В конечном итоге, эта беспомощность даже не культурологическая, а онтологическая. Вырваться из сети неизбежных аллюзий невозможно не потому, что такова традиционная система образования, а потому, что общественное животное не может существовать вне её. Даже если — per impossibile — человек всё же смог бы выпутаться из клейкого лингвистического холизма, он продолжал бы определять себя негативно — как то, что этой сети не принадлежит. Но даже и такое отношение требует связи, отсылки, референции — того, от чего требовалось избавиться. Человек обречен на рабство у своих предшественников, и нет такого языка, на котором он мог бы протестовать против этого, не принося при этом оммаж своему господину.

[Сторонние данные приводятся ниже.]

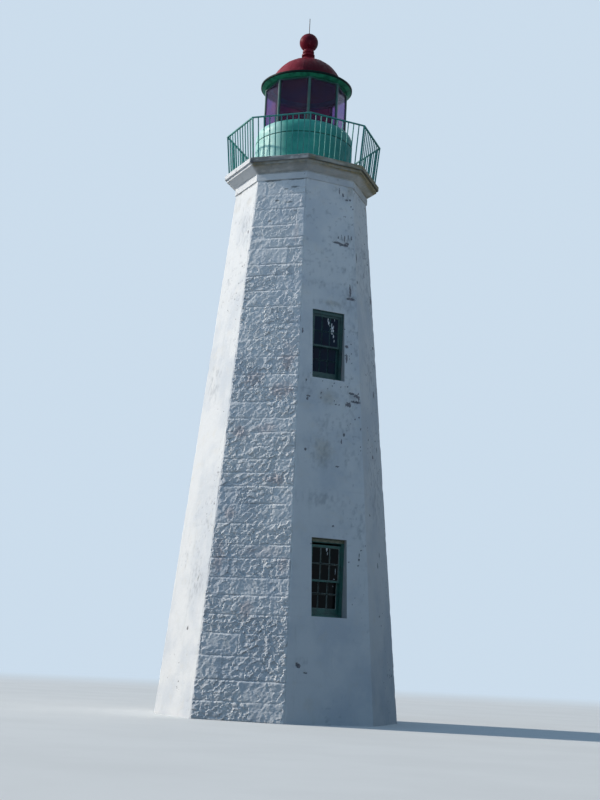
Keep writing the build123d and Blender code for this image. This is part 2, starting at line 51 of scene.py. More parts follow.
FIT = 0.0003
NECK_PROJECTION = 0.020
BALUSTER = 0.022
BALUSTERS_PER_SIDE = 9
LANTERN_RING = 0.066
SHOULDER_STRAIGHT = 0.120
FRAME_JAMB = 0.062
FRAME_HEAD = 0.084
FRAME_SILL = 0.062
SASH_SETBACK = 0.026
SASH_THICKNESS = 0.050
SASH_GAP = 0.012
SASH_STILE = 0.044
SASH_TOP_RAIL = 0.054
SASH_MEETING_RAIL = 0.040
SASH_BOTTOM_RAIL = 0.140
SASH_DROPS = {"front_lower": 0.062, "front_upper": 0.0, "back_upper": 0.0}

# Sizes read from the frame

SIDES = ["front", "front_right", "right", "back_right", "back", "back_left", "left", "front_left"]
SIDE_TURN = math.tau / len(SIDES)
HALF_SIDE = math.tan(SIDE_TURN / 2)
VERTEX = 1 / math.cos(SIDE_TURN / 2)

wall_low, wall_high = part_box("wall_front")
BASE_APOTHEM = -wall_low.y
WALL_HEIGHT = wall_high.z
WALL_TOP_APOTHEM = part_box("neck_course")[1].x - NECK_PROJECTION
INNER_TOP_APOTHEM = -wall_high.y
INNER_BASE_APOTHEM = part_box("ground_floor")[1].x + FIT
DECK_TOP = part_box("parapet_wall")[0].z
LANTERN_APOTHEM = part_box("lantern_sill")[1].x
PARAPET_INNER_RADIUS = LANTERN_APOTHEM - LANTERN_RING - 0.002


def outer_apothem(z):
    """Distance from the axis to the outer face of a wall at a height."""
    return BASE_APOTHEM + (WALL_TOP_APOTHEM - BASE_APOTHEM) * z / WALL_HEIGHT


def inner_apothem(z):
    """Distance from the axis to the inner face of a wall at a height."""
    return INNER_BASE_APOTHEM + (INNER_TOP_APOTHEM - INNER_BASE_APOTHEM) * z / WALL_HEIGHT


def front_box(node, behind):
    """A node's limits across, inwards and up, in front position."""
    low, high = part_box(node)
    if behind:
        return (-high.x, -low.x), (-high.y, -low.y), (low.z, high.z)
    return (low.x, high.x), (low.y, high.y), (low.z, high.z)


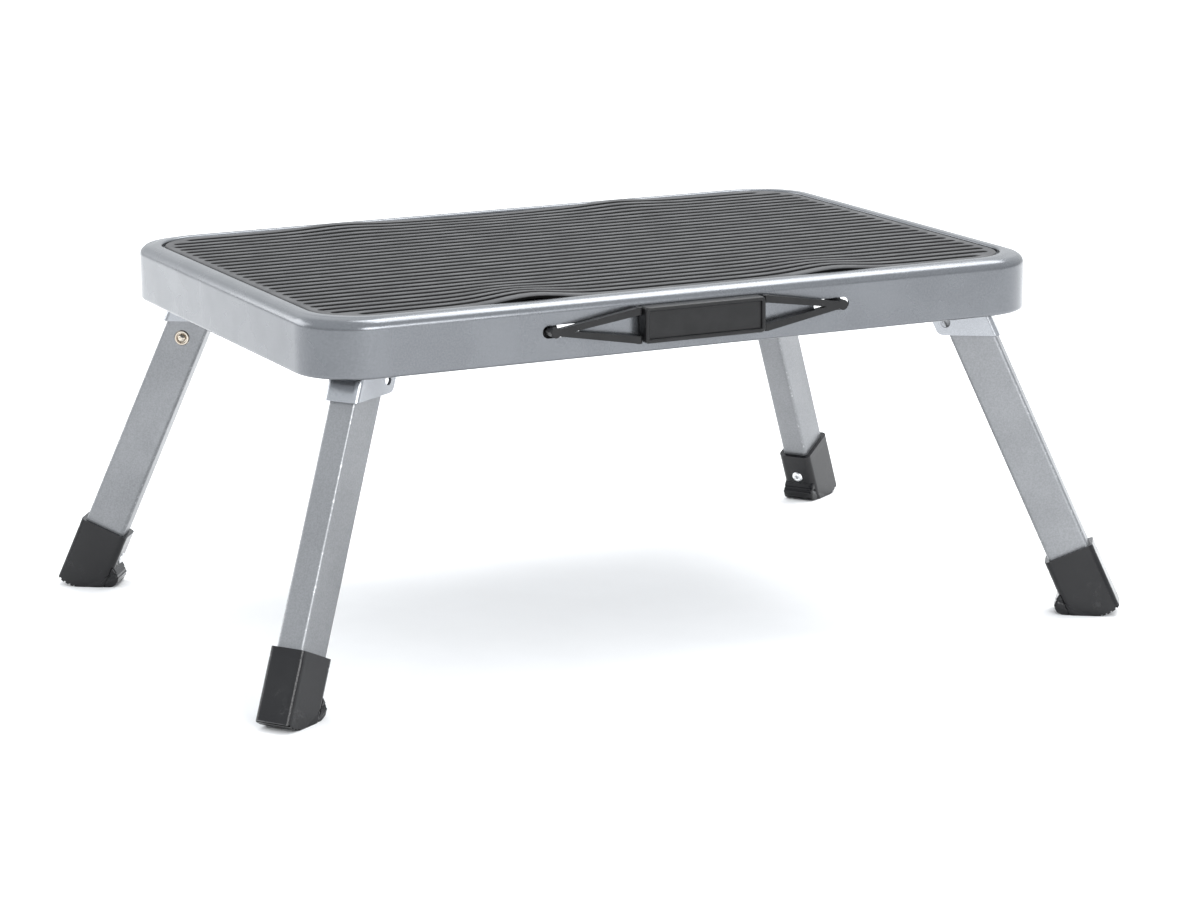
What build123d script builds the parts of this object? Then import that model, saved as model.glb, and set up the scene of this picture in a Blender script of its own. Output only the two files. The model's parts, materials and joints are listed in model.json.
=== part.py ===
# Folding step stool: a pressed steel tray on four folding legs, with a ribbed
# rubber mat and a carry handle. Millimetres, +Z up. The origin is on the floor
# under the middle of the tray. +X runs along the long side and the carry handle
# is on the -Y side.
from build123d import *
import os
from math import atan2, cos, degrees, radians, sin, sqrt, tan

os.makedirs("parts", exist_ok=True)

# ---------------------------------------------------------------- dimensions
# tray
tray_length = 480.0
tray_width = 341.0
tray_top = 227.0            # crest of the rim above the floor
skirt_depth = 35.0
tray_sheet = 1.5
plan_corner = 38.0          # corner radius seen from above
edge_radius = 6.0           # rounding between rim and skirt
rim_width = 12.0            # skirt face to the edge of the recess
recess_corner = 34.0        # corner radius of the recess, seen from above
recess_depth = 3.5
recess_edge = 1.4           # rounding of the rim's inner edge
hem_width = 5.0             # return flange along the bottom of the skirt
hem_round = 1.3

# mat
mat_gap = 2.0               # mat edge to the wall of the recess
mat_thickness = 2.8
mat_border = 5.1
groove_pitch = 11.3
groove_width = 4.8
groove_depth = 1.3

# legs
leg_splay = 24.0            # lean of the leg from vertical, degrees
leg_turn = 34.0             # direction of the lean, from the long axis
pivot_in_x = 40.0           # short side of the tray to the pivot
pivot_in_y = 34.1           # long side of the tray to the pivot
pivot_above_skirt = 0.5     # pivot above the lower edge of the skirt
tube_depth = 26.6           # tube section, in the plane of folding
tube_width = 18.2           # tube section, along the pivot
tube_wall = 1.5
tube_corner = 2.4
tube_off_floor = 8.7        # lower end of the tube to the floor, along the leg

# bracket
bracket_sheet = 2.0
bracket_drop = 15.2         # below the lower edge of the skirt
cheek_gap = 0.7             # cheek to tube, each side
web_gap = 0.3               # web to tube with the leg open
cheek_inner = 19.0          # leg axis to the inner edge of the cheek
cheek_corner = 5.0
cheek_hole = 3.0            # radius
cheek_hole_u = -9.3         # inwards from the pivot
cheek_hole_drop = 7.9       # below the pivot
weld_flange = 9.0

# pivot pin
pin_radius = 3.0
pin_clearance = 0.06
pin_head = 5.0
pin_head_height = 2.2

# button and its spring
button_along = 29.4         # pivot to the button, along the leg
button_radius = 4.65
button_clearance = 0.3
button_stand = 1.2          # collar above the tube
nose_radius = 2.9
nose_height = 1.3
button_flange = 5.7
button_travel = 2.2
spring_strip = 0.6
spring_width = 9.0
spring_clearance = 0.5      # pressed-in spring to the tube's far wall
spring_length = 43.0

# foot
foot_wall = 2.8
foot_length = 43.0
foot_corner = 4.0
toe_reach = 6.2             # toe beyond the line of the inner face
toe_start = 12.4            # height at which the toe leaves the inner face
toe_inset = 0.6
toe_side_round = 1.6
sole_flat = 1.0             # end of the flat sole, outside the leg's axis
sole_rise = 6.6             # turn-up of the sole at the outer face
serrations = 4
serration_width = 1.2
serration_depth = 0.9
foot_rivet_z = 17.0
foot_rivet_radius = 2.0
foot_rivet_head = 3.9

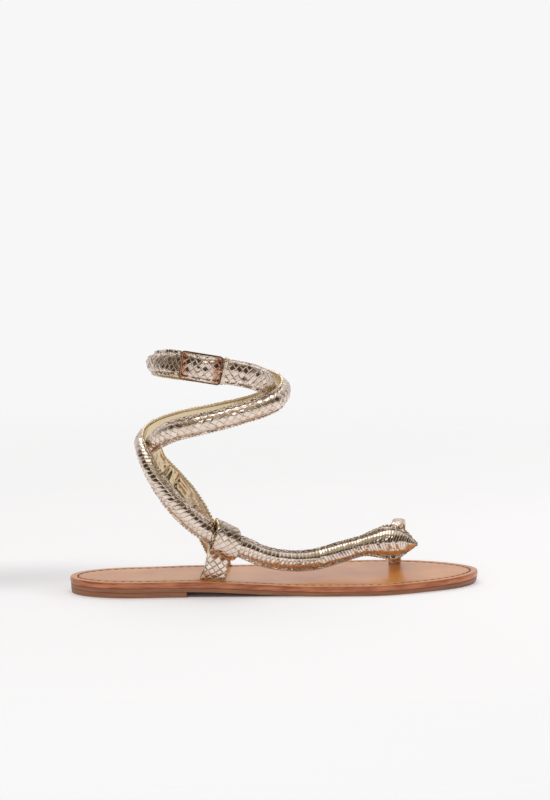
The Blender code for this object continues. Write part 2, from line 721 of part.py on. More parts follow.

Границы языка — охраняемые колючей проволокой границы мира.
Всякий пишущий знает о невыносимом гнёте своих великих учителей: они кормят талант только для того, чтобы доказать на примере его плодов, что он навечно обречён повторять их эхом своей несамостоятельности. «Традиция» — эвфемизм для рабства, затягивающего оригинальность на дно болота — на дно культуры, в иле которого всегда находятся истоки того, что мы силимся вчитать в будто бы свежий ветер вечно юных небес.
Конечно, мысль об этом уничтожала бы всякое мыслящее существо, оставляя в живых лишь беззастенчиво и беспардонно паразитирующее графоманство. Правда, в мире воли к власти у нас есть в рукаве ницшеански-благородный туз: забывание. Благодаря ему цепь творческой памяти рвётся и рассеивается каждое поколение, каждый миг. Впрочем, даже в ритмичности этих разрывов тренированный слух различает музыкальность порядка, всегда уже известную размеренность этих разрывов, конечное число регистров и нот. Так традиция, вопреки всем Делёзам мира, превращает даже разрыв — в надрыв.
Непроницаемое и бесконечное парменидово бытие культуры оказывается тоталитарной тюрьмой, черной дырой, всасывающей в себя все — возможные и действительные — смыслы. Некоторые боятся пустоты, что вероятнее и хуже ада; но непрерывное существование и вечность, бесконечное возвращение одного и того же может быть не менее невыносимым бременем.